On January 27, 2021, it was announced that Naver Corporation, would transfer their V Live service to Hybe Corporation's technology subsidiary, Weverse Company Inc. (formerly known as beNX Inc.). The transfer started on March 2, 2022, starting with transfer of users information and change of management company leading to the gradual phase out of the service in favor of a consolidated service.

== Services and features ==
V Live had over 1,450 channels associated with different K-pop stars, including BTS, Big Bang, Blackpink, Winner, iKon, Exo, Red Velvet, Got7, Gfriend, TXT, Ateez, Treasure, Monsta X, BtoB, Astro, Apink, T-ara, NCT, Twice, Stray Kids, Itzy, Iz*One, Infinite, Mamamoo, Rocket Punch, Golden Child, Enhypen, Oneus, Victon, Seventeen, Shinhwa, Super Junior, Double S 301, Heo Young-saeng, and Jessica Jung. It also hosted channels for various actors and actresses, including Lee Jong-suk, Lee Dong-wook, and Park Bo-young. V Live broadcast programs that ranged from live performances and chat sessions with fans, to reality and award shows.

V Live also made it easy for fans to interact with the website. Users were alerted when a channel they followed began a live stream or uploaded new content. They could comment or send hearts on videos, which were visible to the idol or celebrity in real time. A special effects congratulatory message appeared on screen whenever the heart count exceeded 1, 10, or 100 million hearts. Every interaction contributed to the user's "chemi-beat", which tracked the users chemistry with a celebrity. Users could increase their chemi-beat by regularly engaging with a channel, turning on push notifications, and sharing videos. Having a high chemi-beat increased users chances of winning an event hosted by an idol.

=== V Live+ (Plus) ===
V Live+ referred to paid content types that offer unreleased, downloadable, and fan catered content. V Live+ content could be purchased with V coins, which roughly amounted to 50 for US$1, or redeemed using a code presented with an external purchase, such as an album.

=== CH+ (Channel+) ===
Some idols also offered CH+, a premium channel accessible only via subscription. CH+ channels could be purchased with V coins on a 30-day, 3 month, 6 month, or yearly basis. CH+ channels differed from regular channels in that they provided hidden broadcasts, videos, and posts. Behind-the-scenes footage of V Live-exclusive dramas, for example: Welcome to Heal Inn and We See Winter, both featuring Fromis 9, was also available.

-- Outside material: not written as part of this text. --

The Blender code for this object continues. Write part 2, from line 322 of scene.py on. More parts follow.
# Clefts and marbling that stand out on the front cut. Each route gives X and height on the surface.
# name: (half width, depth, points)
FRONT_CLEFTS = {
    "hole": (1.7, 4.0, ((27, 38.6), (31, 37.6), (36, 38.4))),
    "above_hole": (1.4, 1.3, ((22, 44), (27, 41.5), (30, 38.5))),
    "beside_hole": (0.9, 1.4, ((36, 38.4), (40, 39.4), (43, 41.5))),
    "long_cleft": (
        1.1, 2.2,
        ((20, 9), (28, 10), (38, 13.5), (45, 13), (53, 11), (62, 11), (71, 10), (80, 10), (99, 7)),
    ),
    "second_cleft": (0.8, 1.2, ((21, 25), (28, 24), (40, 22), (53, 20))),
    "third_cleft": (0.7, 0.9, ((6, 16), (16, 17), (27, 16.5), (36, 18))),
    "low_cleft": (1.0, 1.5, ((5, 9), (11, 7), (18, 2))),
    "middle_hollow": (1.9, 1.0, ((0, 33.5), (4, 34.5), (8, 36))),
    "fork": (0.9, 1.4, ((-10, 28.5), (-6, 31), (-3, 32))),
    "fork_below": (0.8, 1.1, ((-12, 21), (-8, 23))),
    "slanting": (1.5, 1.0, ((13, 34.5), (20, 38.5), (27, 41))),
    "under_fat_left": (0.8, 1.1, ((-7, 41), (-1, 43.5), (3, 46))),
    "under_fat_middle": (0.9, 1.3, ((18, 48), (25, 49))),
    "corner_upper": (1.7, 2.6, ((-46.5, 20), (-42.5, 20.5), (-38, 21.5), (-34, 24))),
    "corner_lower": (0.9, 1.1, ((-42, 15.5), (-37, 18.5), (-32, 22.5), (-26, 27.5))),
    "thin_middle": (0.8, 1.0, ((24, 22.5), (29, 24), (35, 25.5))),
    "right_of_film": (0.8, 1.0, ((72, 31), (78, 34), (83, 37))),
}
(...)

Reality shows that aired exclusively on V Live CH+ included Real GOT7 and BTS: Bon Voyage.

=== V COIN ===
'V COIN' referred to the electronic currency within 'service' to purchase 'paid product'. 'Paid product' means various products (viewing rights to certain 'content', and/or download rights, specific features within 'service', etc.) that the 'member' can purchase within the 'service'. 'V COIN' could be purchased/recharged through and by app market purchase, credit card, cell phone, bank transfer, and other payment methods set by the company within the service platform. However, if 'member' selected the payment method with an independent operator, the 'member' must follow the payment procedures set by the relevant operator to continue with purchase (iOS only).

=== Stickers ===
Stickers were image items that could be used in V Live chat. Some sticker packs were restricted to particular channels and could only be used in these channel's chats. Stickers could be purchased in the STORE using V coins. Most sticker packs were either free or 100 coins (US$1.99).

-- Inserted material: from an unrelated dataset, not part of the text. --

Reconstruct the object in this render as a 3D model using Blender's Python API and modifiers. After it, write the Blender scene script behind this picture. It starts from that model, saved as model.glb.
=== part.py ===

The stickers ceased sales on December 1, 2021.

=== V Lightstick ===
V Lightstick (stylized in all caps) was a digital item that acted as a special "heart" icon. The V Lightstick provided the user with double the "hearts" when tapped, a special on-screen effect when heart milestones were hit and a 3 dimensional interactive object representing the lightstick. 1-day and 30-day passes were available for purchase in the STORE for 50 coins and 150 coins respectively. V Lightstick was only able to be used on the mobile app.

V Lightstick was introduced on December 7, 2018, and was originally only available for BTS, GOT7, Red Velvet, Monsta X, NU'EST W, and Twice. On December 27, 2018, V Live announced the expansion of V Lightstick to include Blackpink, iKon, Seventeen, Winner and Cosmic Girls.

The V Lightstick ceased sales on December 1, 2021.

=== V Fansubs ===
V Fansubs referred to the subtitling service that allowed users to submit their own foreign-language subtitle translations for V Live videos. These subtitles were reviewed by a team from V Fansubs before they were uploaded onto V Live. This subtitling feature had been a significant aspect of V Live's growth, attracting a large international fanbase outside of South Korea.

=== Chemi-beat ===
Chemi-beat referred to the level of "chemistry and beat" a user has with a certain channel. This corresponded to the amounts of interaction a user has with a certain channel. There were seven levels of Chemi-beat which a user could obtain. In addition, all users of each channel were ranked based on their Chemi-beat. These ranks were updated daily and the TOP 100 users were displayed on each channel's home page.

=== Beyond LIVE ===
In April 2020, it was announced South Korean largest entertainment company SM Entertainment and Naver had signed a Memorandum of Understanding (MOU) with the purpose to expand the reach of concerts to global audience. The joint efforts lead to the creation of "Beyond LIVE", a series of online live concerts which - according to SM representative - combine "SM's content development capabilities with Naver's platform technology". The concerts were hosted on Vlive app.

== Awards ==
The platform held yearly awards, colloquially called the V Live Awards, to honor the most popular people and content on the website. The primary awards, the Global Top 10 and Rookie Top 5, were awarded to the top ten most popular V Live channels, the latter specifically for new artists. Additional popularity awards were selected via online voting. Initially, the fifteen channels held an individual broadcast where they received the award, however, starting in 2019, V Live began presenting the awards at a ceremony entitled V Heartbeat.